Give him a call at 814-436-7747 and get a quote. I think you'll be pleasantly surprised.

Just my 2 pesos.

Lou
 
I have two pistols coated by Sprinco and really like the stuff, but I think the ARS Metacol III is the same and I am going to send my SIG P220 to them. Neither is going to be as tough as an industrial hard chrome like Armalloy, nor the titanium nitride. My guess is Tigold is a type of titanium nitride.

[This message has been edited by Jeff OTMG (edited July 23, 1999).]
 
Greg: Although not as sexy as some of the new, high tech finishes, my vote goes for hard chrome as well. It's way up there on Rockwell scale (high 50s or low 60s, can't remember), which makes it extremely resistant to corrosion and scratching. I can personally recommend Accurate Plating and Weaponry (Cogan Custom) in Safety Harbor, FL. Phone number is (813) 796-5583. I used to be stationed at MacDill AFB and they plated two J frame Smiths I used to carry IWB year round. The finish is absolutely fabulous and can be done brush, satin or something that looks like stainless steel (polished?)...even has a black chrome finsih available as well. Finally, Bob Cogan is a great guy who will take the time to talk with you (if he's in) and answer questions straight up. His staff is also helpful and extremely knowledgeable. Good Luck!
Mike
 
Greg, sorry for the late post.

I had to come out of retirement for this post.

Check out limcat.com. They are probably sending it to the folks at Tigold, but that's o.k. The basic equipment for this process costs over $1 million, and that whittles down who can do the process! It also influences gunsmiths opinions, I'm sure.

I have had several guns done, including one of my P7's, and it is truly, far superior to the rest. Rockwell at about 85-92, does not chip, flake or peel(under any circumstances) can be removed with a special aqueous solution that does not remove ANY metal, and the list of attributes goes on.

Oh, and I've driven souped-up Pinto's (yes, on purpose). It can be done, but why? And, finally, don't EVER disassemble that P series H&K unless you are absolutely positive you can reassemble it. It can break your heart.

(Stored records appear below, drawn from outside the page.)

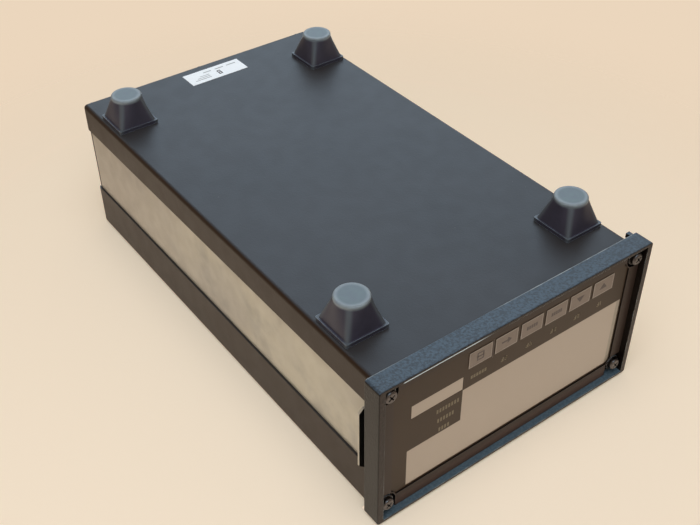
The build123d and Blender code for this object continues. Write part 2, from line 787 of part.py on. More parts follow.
with BuildPart() as serial_port:
    with BuildSketch(face_plane(rear_panel_out)):
        with Locations((serial_x, serial_z)):
            RectangleRounded(*serial_flange, 1.5)
        with Locations(*jackscrew_points):
            Circle(jackscrew_hole_radius, mode=Mode.SUBTRACT)
    extrude(amount=-serial_flange_thickness)
    with BuildSketch(face_plane(rear_panel_out)):
        with Locations((serial_x, serial_z)):
            Rectangle(*serial_body)
    extrude(amount=serial_body_depth)
    with BuildSketch(face_plane(rear_panel_out)):
        with Locations((serial_x, serial_z)):
            Trapezoid(*serial_shell, serial_shell_slope, rotation=180)
    extrude(amount=-serial_reach)
    with BuildSketch(face_plane(rear_panel_out + serial_reach)):
        with Locations((serial_x, serial_z)):
            Trapezoid(
                serial_shell[0] - 2 * serial_shell_wall, serial_shell[1] - 2 * serial_shell_wall,
                serial_shell_slope, rotation=180,
            )
    extrude(amount=serial_pocket, mode=Mode.SUBTRACT)
    with BuildSketch(face_plane(rear_panel_out + serial_reach - serial_pocket)):
        for row_z, count in ((pin_row_z, 5), (-pin_row_z, 4)):
            with Locations((serial_x, serial_z + row_z)):
                with GridLocations(pin_pitch, 1, count, 1):
                    Circle(serial_pin_radius)
    extrude(amount=1 - serial_pocket)
save(serial_port, "serial_port")

with BuildPart() as serial_jackscrews:
    with BuildSketch(face_plane(rear_panel_out + serial_flange_thickness)):
        with Locations(*jackscrew_points):
            RegularPolygon(jackscrew_half_width, 6, major_radius=False)
    extrude(amount=-jackscrew_head)
    with BuildSketch(face_plane(rear_panel_out + serial_flange_thickness)):
        with Locations(*jackscrew_points):
            Circle(jackscrew_thread)
    extrude(amount=7.0)
    with BuildSketch(face_plane(rear_panel_out + serial_flange_thickness + jackscrew_head)):
        with Locations(*jackscrew_points):
            Circle(jackscrew_bore)
    extrude(amount=4.5, mode=Mode.SUBTRACT)
save(serial_jackscrews, "serial_jackscrews")

# --- Main board, its standoffs and screws ------------------------------------------------------
board_low = inner_low + 9.0
board_top = board_low + board_thickness
board_half_width = 88.0
board_front = case_front + 28.0
board_rear = case_front + 268.0
board_mid_y = (board_front + board_rear) / 2
standoff_inset = 8.0
standoff_x = board_half_width - standoff_inset
standoff_pitch = (board_rear - board_front) / 2 - standoff_inset
standoff_points = [(x, board_mid_y + n * standoff_pitch) for x in (-standoff_x, standoff_x) for n in (-1, 0, 1)]
standoff_half_width = 3.0
standoff_bore = 1.5
board_screw_radius = 1.45
board_screw_head = 2.8
board_screw_length = 7.0

with BuildPart() as main_board:
    with BuildSketch(Plane.XY.offset(board_low)):
        with Locations((0, board_mid_y)):
            RectangleRounded(2 * board_half_width, board_rear - board_front, 2.0)
        with Locations(*standoff_points):
            Circle(board_hole_radius, mode=Mode.SUBTRACT)
    extrude(amount=board_thickness)
save(main_board, "main_board")

with BuildPart() as board_standoffs:
    with BuildSketch(Plane.XY.offset(inner_low)):
        with Locations(*standoff_points):
            RegularPolygon(standoff_half_width, 6, major_radius=False)
            Circle(standoff_bore, mode=Mode.SUBTRACT)
    extrude(amount=board_low - inner_low)
save(board_standoffs, "board_standoffs")

with BuildPart() as board_screws:
    with BuildSketch(Plane.XY.offset(board_top)):
        with Locations(*standoff_points):
            Circle(board_screw_head)
    extrude(amount=2.0)
    with BuildSketch(Plane.XY.offset(board_top)):
        with Locations(*standoff_points):
            Circle(board_screw_radius)
    extrude(amount=-board_screw_length)
save(board_screws, "board_screws")

# --- Parts on the main board -------------------------------------------------------------------
chip_columns = (-66, -50, 52, 68)
chip_pitch = 24.0
chip_points = [(x, board_front + 60 + chip_pitch * n) for x in chip_columns for n in range(3)]
chip_size = (7.6, 19.6)
chip_height = 3.8
can_height = 19.0            # reference oscillator
shield_x = (16.0, 82.0)
shield_y = (board_rear - 52.0, board_rear - 12.0)
shield_height = 16.0
shield_wall = 0.6
capacitor_points = [(-70 + 22 * n, board_rear - 24) for n in range(3)]
capacitor_radius = 9.0
capacitor_height = 31.0
heatsink_x = (-76.0, -30.0)
heatsink_back = board_rear - 66.0
heatsink_base = 3.0
heatsink_depth = 16.0
heatsink_z = (board_top + 1, board_top + 31)
fin_pitch = 6.3
fin_thickness = 1.6

with BuildPart() as processor_chip:
    block((-16, 16), (board_front + 62, board_front + 94), (board_top, board_top + 4.2))
    chamfer(processor_chip.edges().filter_by(Axis.Z), length=1.2)
save(processor_chip, "processor_chip")

with BuildPart() as counter_chip:
    block((-14, 14), (board_front + 118, board_front + 146), (board_top, board_top + 3.4))
    chamfer(counter_chip.edges().filter_by(Axis.Z), length=1.0)
save(counter_chip, "counter_chip")

with BuildPart() as logic_chips:
    with BuildSketch(Plane.XY.offset(board_top)):
        with Locations(*chip_points):
            Rectangle(*chip_size)
    extrude(amount=chip_height)
save(logic_chips, "logic_chips")

with BuildPart() as reference_oscillator:
    block((24, 60), (board_rear - 96, board_rear - 69), (board_top, board_top + can_height))
    fillet(reference_oscillator.edges().filter_by(Axis.Z), radius=2.5)
    fillet(reference_oscillator.faces().sort_by(Axis.Z)[-1].edges(), radius=1.0)
save(reference_oscillator, "reference_oscillator")

with BuildPart() as input_shield:
    block(shield_x, shield_y, (board_top, board_top + shield_height))
    block((shield_x[0] + shield_wall, shield_x[1] - shield_wall),
          (shield_y[0] + shield_wall, shield_y[1] - shield_wall),
          (board_top, board_top + shield_height - shield_wall), Mode.SUBTRACT)
save(input_shield, "input_shield")

with BuildPart() as smoothing_capacitors:
    with BuildSketch(Plane.XY.offset(board_top)):
        with Locations(*capacitor_points):
            Circle(capacitor_radius)
    extrude(amount=capacitor_height)
    fillet(smoothing_capacitors.faces().group_by(Axis.Z)[-1].edges(), radius=1.0)
save(smoothing_capacitors, "smoothing_capacitors")

with BuildPart() as regulator_heatsink:
    block(heatsink_x, (heatsink_back, heatsink_back + heatsink_base), heatsink_z)
    for fin in range(8):
        fin_x = heatsink_x[0] + fin * fin_pitch
        block((fin_x, fin_x + fin_thickness),
              (heatsink_back + heatsink_base, heatsink_back + heatsink_depth), heatsink_z)
save(regulator_heatsink, "regulator_heatsink")

with BuildPart() as voltage_regulators:
    for regulator_x in (-64, -42):
        block((regulator_x - 5, regulator_x + 5), (heatsink_back - 1.3, heatsink_back),
              (board_top + 6, board_top + 21.5))
        block((regulator_x - 5, regulator_x + 5), (heatsink_back - 4.5, heatsink_back - 1.3),
              (board_top + 6, board_top + 15))
save(voltage_regulators, "voltage_regulators")

# --- Mains transformer -------------------------------------------------------------------------
core_x = -57.0
core_y = case_front + 304.0
core_width = 64.0
core_height = 50.0
core_mid_z = inner_low + gap + core_height / 2
core_depth = 32.0
limb_width = 12.0
core_gap = (14.0, 32.0)      # openings either side of the limb that carries the winding
core_gap_x = (limb_width + core_gap[0]) / 2
winding_margin = 0.4         # from the core, at both ends

with BuildPart() as transformer_core:
    with BuildSketch(face_plane(core_y)):
        with Locations((core_x, core_mid_z)):
            Rectangle(core_width, core_height)
            with Locations((-core_gap_x, 0), (core_gap_x, 0)):
                Rectangle(*core_gap, mode=Mode.SUBTRACT)
    extrude(amount=core_depth / 2, both=True)
save(transformer_core, "transformer_core")

with BuildPart() as transformer_winding:
    with BuildSketch(Plane.XY.offset(core_mid_z)):
        with Locations((core_x, core_y)):
            RectangleRounded(limb_width + 2 * core_gap[0] - 0.6, core_depth + 16, 5.0)
            Rectangle(limb_width + 0.4, core_depth + 0.4, mode=Mode.SUBTRACT)
    extrude(amount=core_gap[1] / 2 - winding_margin, both=True)
save(transformer_winding, "transformer_winding")

# --- Ribbon cable from the display board to the main board -------------------------------------
ribbon_half_width = 16.0
ribbon_thickness = 1.0
header_end = 2.0             # header past the ribbon at each side
header_reach = 6.0           # display board's header
header_height = 9.0          # main board's header
header_half_depth = 4.0
ribbon_z = 68.0
ribbon_start_y = front_y + module_board_depth + board_thickness + header_reach
ribbon_end_y = board_front + 12.0

with BuildPart() as ribbon_headers:
    header_x = (-ribbon_half_width - header_end, ribbon_half_width + header_end)
    block(header_x, (ribbon_start_y - header_reach, ribbon_start_y),
          (ribbon_z - header_half_depth, ribbon_z + header_half_depth))
    block(header_x, (ribbon_end_y - header_half_depth, ribbon_end_y + header_half_depth),
          (board_top, board_top + header_height))
save(ribbon_headers, "ribbon_headers")

with BuildPart() as ribbon_cable:
    with BuildSketch(Plane.YZ):
        with BuildLine():
            FilletPolyline(
                (ribbon_start_y, ribbon_z), (ribbon_end_y, ribbon_z), (ribbon_end_y, board_top + header_height),
                radius=12,
            )
        trace(line_width=ribbon_thickness)
    extrude(amount=ribbon_half_width, both=True)
save(ribbon_cable, "ribbon_cable")
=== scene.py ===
import json
import math

import bmesh
import bpy
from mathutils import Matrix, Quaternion, Vector


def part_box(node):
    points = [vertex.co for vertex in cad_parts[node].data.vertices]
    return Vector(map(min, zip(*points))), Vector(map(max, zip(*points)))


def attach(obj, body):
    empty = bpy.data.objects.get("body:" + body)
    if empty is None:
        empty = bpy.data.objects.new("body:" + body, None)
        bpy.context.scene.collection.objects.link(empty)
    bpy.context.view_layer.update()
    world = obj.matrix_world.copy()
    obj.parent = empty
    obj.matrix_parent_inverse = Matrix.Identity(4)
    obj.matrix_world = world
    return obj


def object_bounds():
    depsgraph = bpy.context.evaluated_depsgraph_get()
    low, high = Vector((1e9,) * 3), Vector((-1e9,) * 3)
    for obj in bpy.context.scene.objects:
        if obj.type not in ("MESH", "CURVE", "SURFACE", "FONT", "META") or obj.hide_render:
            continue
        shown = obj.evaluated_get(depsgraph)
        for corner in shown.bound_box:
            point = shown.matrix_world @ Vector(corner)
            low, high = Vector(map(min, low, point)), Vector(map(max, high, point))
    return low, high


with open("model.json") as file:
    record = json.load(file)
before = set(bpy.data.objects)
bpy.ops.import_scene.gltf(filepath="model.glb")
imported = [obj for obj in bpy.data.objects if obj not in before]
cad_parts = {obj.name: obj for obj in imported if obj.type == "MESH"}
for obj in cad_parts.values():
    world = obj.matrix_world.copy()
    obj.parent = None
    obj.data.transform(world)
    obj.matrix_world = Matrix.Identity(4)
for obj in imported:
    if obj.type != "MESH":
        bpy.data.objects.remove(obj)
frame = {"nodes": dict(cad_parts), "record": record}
cad_low, cad_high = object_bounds()

# Looks of the bench frequency counter. Everything is in metres, in the instrument's own frame:
# +Z up, the front faces -Y. The main picture shows it lying on its top cover, so the main camera
# stands below the upright instrument and is rolled half a turn.

MM = 0.001
TOP = cad_high.z
CENTRE = (cad_low + cad_high) / 2


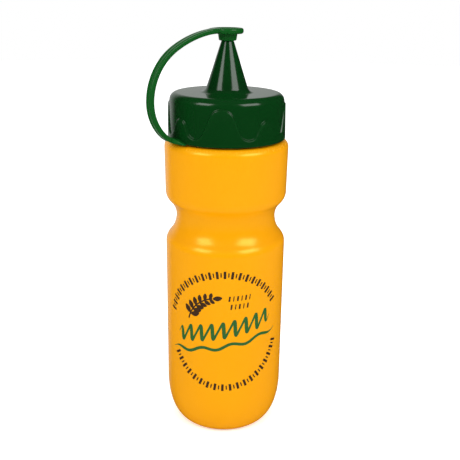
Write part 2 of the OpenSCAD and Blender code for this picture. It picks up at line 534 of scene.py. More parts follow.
BOTTLE_PLASTIC = MouldedPlastic(
    name="orange_polyethylene", colour=(0.73, 0.290, 0.0), roughness=0.22, colour_spread=0.02,
    gloss_spread=0.04, peel_size=1.5, peel_depth=0.012, flow_depth=0.03, edge_rub=0.12, specular=0.80,
    gloss_tint=(1.0, 0.95, 0.24))
LID_PLASTIC = MouldedPlastic(
    name="dark_green_polypropylene", colour=(0.0012, 0.029, 0.0040), roughness=0.15, colour_spread=0.05,
    gloss_spread=0.05, peel_size=1.1, peel_depth=0.004, flow_depth=0.006, edge_rub=0.12, specular=0.38)
STRAP_PLASTIC = MouldedPlastic(
    name="mid_green_polyethylene", colour=(0.0028, 0.068, 0.0075), roughness=0.24, colour_spread=0.05,
    gloss_spread=0.05, peel_size=0.9, peel_depth=0.005, flow_depth=0.004, edge_rub=0.12, specular=0.26)
SEAL_FOAM = SealFoam(name="seal_foam", colour=(0.85, 0.85, 0.82), cell_size=0.35, cell_depth=0.05)
DARK_INK = PrintInk(
    name="dark_ink", colour=(0.030, 0.012, 0.003), thin_colour=(0.20, 0.075, 0.002), roughness=0.42)
GREEN_INK = PrintInk(
    name="green_ink", colour=(0.008, 0.105, 0.018), thin_colour=(0.10, 0.17, 0.012), roughness=0.40)
FLOOR_FINISH = StudioFloor(name="studio_floor", colour=(0.94, 0.94, 0.94), glow=0.30)


# ---------------------------------------------------------------- pieces


def make_piece(name: str, shell: Shell, material: bpy.types.Material, sharp: float) -> bpy.types.Object:
    """Makes an object at the origin from a shell.

    Args:
        name: Name of the piece.
        shell: Its surface, in millimetres.
        material: Its material.
        sharp: Edges that turn by more than this angle, in degrees, stay sharp.

    Returns:
        The object, with its place in its mesh and the wear as a point attribute.
    """
    mesh = bpy.data.meshes.new(name)
    mesh.from_pydata(shell.points * MM, [], shell.faces)
    mesh.shade_smooth()
    mesh.set_sharp_from_angle(angle=math.radians(sharp))
    wear = mesh.attributes.new("wear", "FLOAT", "POINT")
    wear.data.foreach_set("value", shell.wear.astype(np.float32))
    mesh.materials.append(material)
    mesh.validate()
    piece = bpy.data.objects.new(name, mesh)
    bpy.context.scene.collection.objects.link(piece)
    log.info("%s: %d faces", name, len(mesh.polygons))
    return piece


@dataclass
class Thread:
    """Screw thread that the neck and the lid share.

    The ridge is root wide at its foot and crest wide at its top, stands off its wall by height, and
    leaves gap to the other wall. It starts rise above the lid's rim on the neck, and half a pitch higher
    in the lid. It fades in and out over fade turns.
    """

    pitch: float = 5.0
    turns: float = 1.6
    height: float = 1.1
    root: float = 2.2
    crest: float = 1.0
    gap: float = 0.5
    rise: float = 4.4
    fade: float = 0.17


@dataclass
class Bottle:
    """Blow-moulded bottle with a waist groove and a threaded neck.

    The base is pushed up inside push_r by push_h, over a slope of push_lean degrees, and stands on the
    ring between the slope and the corner, which is a quarter ellipse. The waist reaches waist_low below
    and waist_high above its narrowest point. The parting line starts seam_start above the table, and
    eases in over seam_in and out over seam_out below the shoulder.
    """

    rim_z: float
    upper_r: float
    thread: Thread
    thread_z: float
    body_r: float = 36.75
    wall: float = 1.2
    corner_w: float = 10.7
    corner_h: float = 27.0
    push_r: float = 20.0
    push_h: float = 2.0
    push_lean: float = 27.0
    push_round: float = 2.0
    stand_round: float = 1.0
    pole_r: float = 0.5
    waist_z: float = 137.4
    waist_depth: float = 6.5
    waist_low: float = 17.0
    waist_high: float = 15.6
    waist_edge_r: float = 8.4
    shoulder_z: float = 184.5
    shoulder_r: float = 4.5
    neck_r: float = 30.05
    neck_wall: float = 1.6
    neck_foot_r: float = 1.2
    rim_round: float = 0.5
    seam_h: float = 0.07
    seam_w: float = 0.5
    seam_start: float = 1.0
    seam_in: float = 6.0
    seam_out: float = 3.0
    columns: int = 288
    bunching: float = 0.35

    def skin(self, depth: float) -> np.ndarray:
        """Outline from the base's corner to the shoulder, at a depth under the outer skin.

        The corner is a quarter ellipse. The waist is a concave arc on each side of its narrowest point,
        and each of the two meets the straight wall through a convex arc that is tangent to both.

        Args:
            depth: 0 for the outer skin, or the wall's thickness for the inner one.

        Returns:
            Array (n, 2), from the bottom up.
        """
        waist_r = self.body_r - self.waist_depth
        stretches = [arc((self.body_r - self.corner_w, self.corner_h),
                         (self.corner_w - depth, self.corner_h - depth), -90, 0, 40)]
        sides = ((-1, self.waist_low), (1, self.waist_high))
        for side, reach in sides:
            turn = math.degrees(2 * math.atan(self.waist_depth / reach))
            groove_r = reach / math.sin(math.radians(turn)) - self.waist_edge_r
            edge = arc((self.body_r - self.waist_edge_r, self.waist_z + side * reach),
                       self.waist_edge_r - depth, 0, -side * turn, 12)
            groove = arc((waist_r + groove_r, self.waist_z), groove_r + depth, 180 - side * turn, 180, 16)
            stretches += [edge, groove] if side < 0 else [groove[::-1], edge[::-1]]
        stretches.append(arc((self.upper_r - self.shoulder_r, self.shoulder_z - self.shoulder_r),
                             self.shoulder_r - depth, 0, 90, 14))
        return outline(*stretches)

    def profile(self) -> tuple[np.ndarray, int, int]:
        """Outline from the base's middle over the rim and back down inside.

        Returns:
            Array (n, 2), and the first row of the neck's wall and the first row past it.
        """
        slope_x = self.push_r - 2 * self.push_h
        roof_x = slope_x - self.push_round
        base = outline(
            line((self.pole_r, self.push_h), (roof_x, self.push_h), 6),
            arc((roof_x, self.push_h - self.push_round), self.push_round, 90, 90 - self.push_lean, 4),
            arc((self.push_r + 0.9, self.stand_round), self.stand_round, 270 - self.push_lean, 270, 4),
            line((self.push_r + 1.5, 0), (self.body_r - self.corner_w - 0.2, 0)))
        foot_z = self.shoulder_z + self.neck_foot_r
        foot = arc((self.neck_r + self.neck_foot_r, foot_z), self.neck_foot_r, 270, 180, 6)
        outside = outline(base, self.skin(0), foot)
        round_z = self.rim_z - self.rim_round
        neck_rows = round((round_z - foot_z) / THREAD_ROW)
        neck = line((self.neck_r, foot_z), (self.neck_r, round_z), neck_rows)
        bore = self.neck_r - self.neck_wall
        rim = outline(arc((self.neck_r - self.rim_round, round_z), self.rim_round, 0, 90, 5),
                      arc((bore + self.rim_round, round_z), self.rim_round, 90, 180, 5))
        floor_z = self.push_h + self.wall
        inside = outline(line((bore, self.rim_z - 1), (bore, self.shoulder_z), 8),
                         self.skin(self.wall)[::-1],
                         line((self.push_r + 1, self.wall), (slope_x, floor_z), 4),
                         line((slope_x, floor_z), (self.pole_r, floor_z), 4))
        return outline(outside, neck, rim, inside), len(outside), len(outside) + neck_rows

    def seam(self, angle: np.ndarray) -> np.ndarray:
        """Mould's parting line: a low ridge at both sides, h * exp(-(x / w)^2) at x millimetres from it."""
        off = (np.mod(angle + math.pi / 2, math.pi) - math.pi / 2) * self.body_r
        return self.seam_h * np.exp(-(off / self.seam_w) ** 2)

    def shell(self) -> Shell:
        """Surface of revolution, with the thread's ridge on the neck and the parting line on the body.

        The columns stand at e - bunching * sin 2e, with e growing evenly, which crowds them towards the
        parting line.

        Returns:
            The shell.
        """
        points, first, last = self.profile()
        even = np.arange(self.columns) / self.columns * TURN
        angle = even - np.sin(2 * even) * self.bunching
        radius = np.repeat(points[:, :1], self.columns, axis=1)
        height = points[:, 1:]
        ridge = helix_ridge(angle[None], height[first:last], self.thread_z, self.thread)
        radius[first:last] += ridge
        ease_in = smooth((height[:first] - self.seam_start) / self.seam_in)
        ease_out = smooth((self.shoulder_z - height[:first]) / self.seam_out)
        radius[:first] += self.seam(angle)[None] * ease_in * ease_out
        wear = corner_wear(points, 3.0)
        wear[last:] = 0
        return grid_shell(polar_grid(radius, angle[None], height), Ends.POLES, wear)

    def build(self) -> None:
        """Makes the bottle."""
        piece = make_piece("bottle_shell", self.shell(), BOTTLE_PLASTIC.material(), 40)
        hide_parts("bottle")
        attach(piece, "bottle")


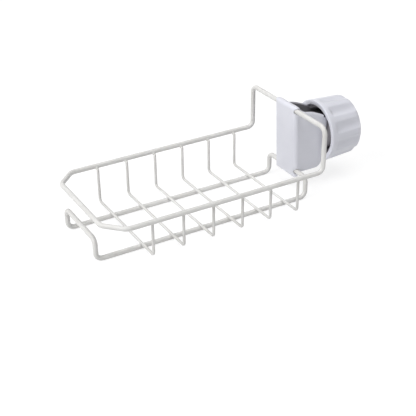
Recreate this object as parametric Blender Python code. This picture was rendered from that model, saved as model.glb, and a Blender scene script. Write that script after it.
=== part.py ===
# Sink organizer rack: a coated wire basket that a screw clamp holds to a faucet neck.
# Metres, +Z up. The basket runs along X: its tip is at -X, the clamp and its nut at +X.
# Sizes below are measured from two datums: X = 0 is the centreline of the upper crossbar
# that the clamp holds, Z = 0 is the centreline of the base rails, and Y = 0 is the middle.
# One empty then moves everything so that the rack stands centred on the origin.

import math

import bmesh
import bpy
from mathutils import Matrix, Vector

# Clearances
SEAT_GAP = 0.0003
RUN_GAP = 0.0004
OVERRUN = 0.0020
FLAT_ANGLE = 0.0005

# Wires
THICK_WIRE = 0.0040
THIN_WIRE = 0.0023

# Basket rim, uprights and upper crossbar, all one wire
RIM_WIDTH = 0.1050
RIM_LENGTH = 0.1895
RIM_HEIGHT = 0.0348
TIP_WIDTH = 0.0752
TIP_CUT = 0.0145
TIP_BEND = 0.0080
UPRIGHT_BEND = 0.0065
CROSSBAR_HEIGHT = 0.0733
TOP_BEND = 0.0060

# Base rails and their end bars, all one wire
BASE_WIDTH = 0.0547
BASE_LENGTH = 0.1910
BASE_SETBACK = 0.0019
BASE_RISE = 0.0178
BASE_BEND = 0.0055

# Thin wires across the basket
CROSS_COUNT = 6
CROSS_PITCH = 0.0263
LAST_CROSS = 0.0215
CROSS_BEND = 0.0030
CROSS_DROP = 0.0008

# Clamp housing: front cover and rear body
HOUSING_WIDTH = 0.0302
HOUSING_SETBACK = 0.0005
WRAP_WALL = 0.0011
COVER_CORNER = 0.0041
EDGE_ROUND = 0.0018
LIP_DEPTH = 0.0053
LIP_ROUND = 0.0012
COVER_SKIN = 0.0012
POCKET_WALL = 0.0026
POCKET_RIM = 0.0035
SCREW_BAR = 0.0066
PLATE_BACK = 0.0076
PLATE_SKIN = 0.0028
WALL_THICK = 0.0026
WALL_END = 0.0284
WALL_BOTTOM_DROP = 0.0008
WALL_BELLY_DROP = 0.0022
BELLY_START = 0.0145
HEEL_ROUND = 0.0070
WALL_TOP_DROP = 0.0023
WALL_TOP_FALL = 0.0074
WALL_TOP_POWER = 1.8
NECK_LENGTH = 0.0036
NECK_DROP = 0.0026

# Threaded jaw inside the housing
JAW_WALL = 0.0019
JAW_BASE = 0.0022
JAW_REVEAL = 0.0004
JAW_LIFT = 0.0022
JAW_HEEL = 0.0044

# Housing screws
SCREW_INSET = 0.0127
SCREW_RADIUS = 0.00125
SCREW_HEAD_RADIUS = 0.0027
SCREW_HEAD_HEIGHT = 0.0012
SCREW_WEB = 0.0006
SCREW_SIDES = 16
POINT_SHARE = 0.6
HEAD_RIM_SHARE = 0.6
HEAD_TOP_SHARE = 0.75
DRIVE_WIDTH_SHARE = 0.22
DRIVE_SPAN_SHARE = 1.1
DRIVE_DEPTH_SHARE = 0.55

# Rubber grip liner on the jaw's base
LINER_THICK = 0.0015
LINER_MARGIN = 0.0014
LINER_CORNER = 0.0020

# Thread shared by the jaw's legs and the nut's sleeve
NUT_DROP = 0.00185
PITCH = 0.0040
LEG_CORE = 0.0170
LEG_CREST = 0.0180
RIDGE_TIP = 0.0010
RIDGE_FOOT = 0.0018
RIDGE_ROOT = 0.0004
LEG_INSET = 0.0053
LEG_LENGTH = 0.0246
THREAD_START = 0.0036
THREAD_STEPS = 24
RIDGE_FADE_SHARE = 0.3

# Nut, its threaded sleeve and its end cap
NUT_RADIUS = 0.0272
NUT_BACK_RADIUS = 0.0256
NUT_FRONT = 0.0290
NUT_LENGTH = 0.0328
NUT_LIP = 0.0007
NUT_MOUTH = 0.0009
NUT_BORE = 0.0227
NUT_BAND = 0.0056
NUT_SHOULDER = 0.0045
FLUTES = 11
FLUTE_DEPTH = 0.0008
FLUTE_RUNOUT = 0.0030
FLUTE_TURN_SHARE = 0.88
FLUTE_POWER = 1.6
FLUTE_STEPS = 8
ROUND_STEPS = 5
SLEEVE_SETBACK = 0.0045
SLEEVE_CHAMFER = 0.0014
CAP_THICK = 0.0029
CAP_RECESS = 0.0004
CAP_EDGE = 0.0005
BOSS_RADIUS = 0.0080
BOSS_LENGTH = 0.0031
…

I have several H&K P's, but carry my Glock.
You'll figure it out eventually. ;)

David
 
I had a Browning HP done in Chromium SS by Metalife about a year ago. It is beautiful. My gunsmith, who sent it off, told me over the phone on recieval that he didn't like it. I think he prefers matte hard chrome, but his comments had me dreading the gun's arrival. But I think this gun is just gorgeous and looks like a stainless Highpower, well polished but not mirror like. Presentation grade Speigel grips don't hurt its arpearance.

My brother had an armoloyed .45 and I have seen regular hard chrome on another. Any future guns I have plated will get this Chromium SS finish.
 
What color is the process by limcat? Is it available in black? Can it be applied to aluminum or stainless steel? What is the turnaround time?

Thanks
 
David Wright,

You sneaky devil, we can't talk about this anymore! Aww heck...

1. It is hard to refute a statement like "You will figure it out eventually." Oh well, untill that day, I'll stick with reliability and saftey over capacity and the easy training transition from mattel cap-pistol to "safe-action."

2. As far as taking the P7's cocking mechanism apart, it is a little more difficult than most other guns. I have done it before--not a huge deal--if you are patient. One of the nice things about P7's is that, unlike the Glock, there is no reason to break it down. I guess if I was always replacing broken parts I would be longing for the simplicity of "Glock perfection."
3. Hee, hee. Anyway thanks for the suggestions. I've already settled on hard-chrome for the PSP. However, if it doesn't cut it I may get my M8 done in something else.

Greg, "me very sorry" Bell

P.S. What does that finish your talking about look like?

[This message has been edited by Greg Bell (edited July 27, 1999).]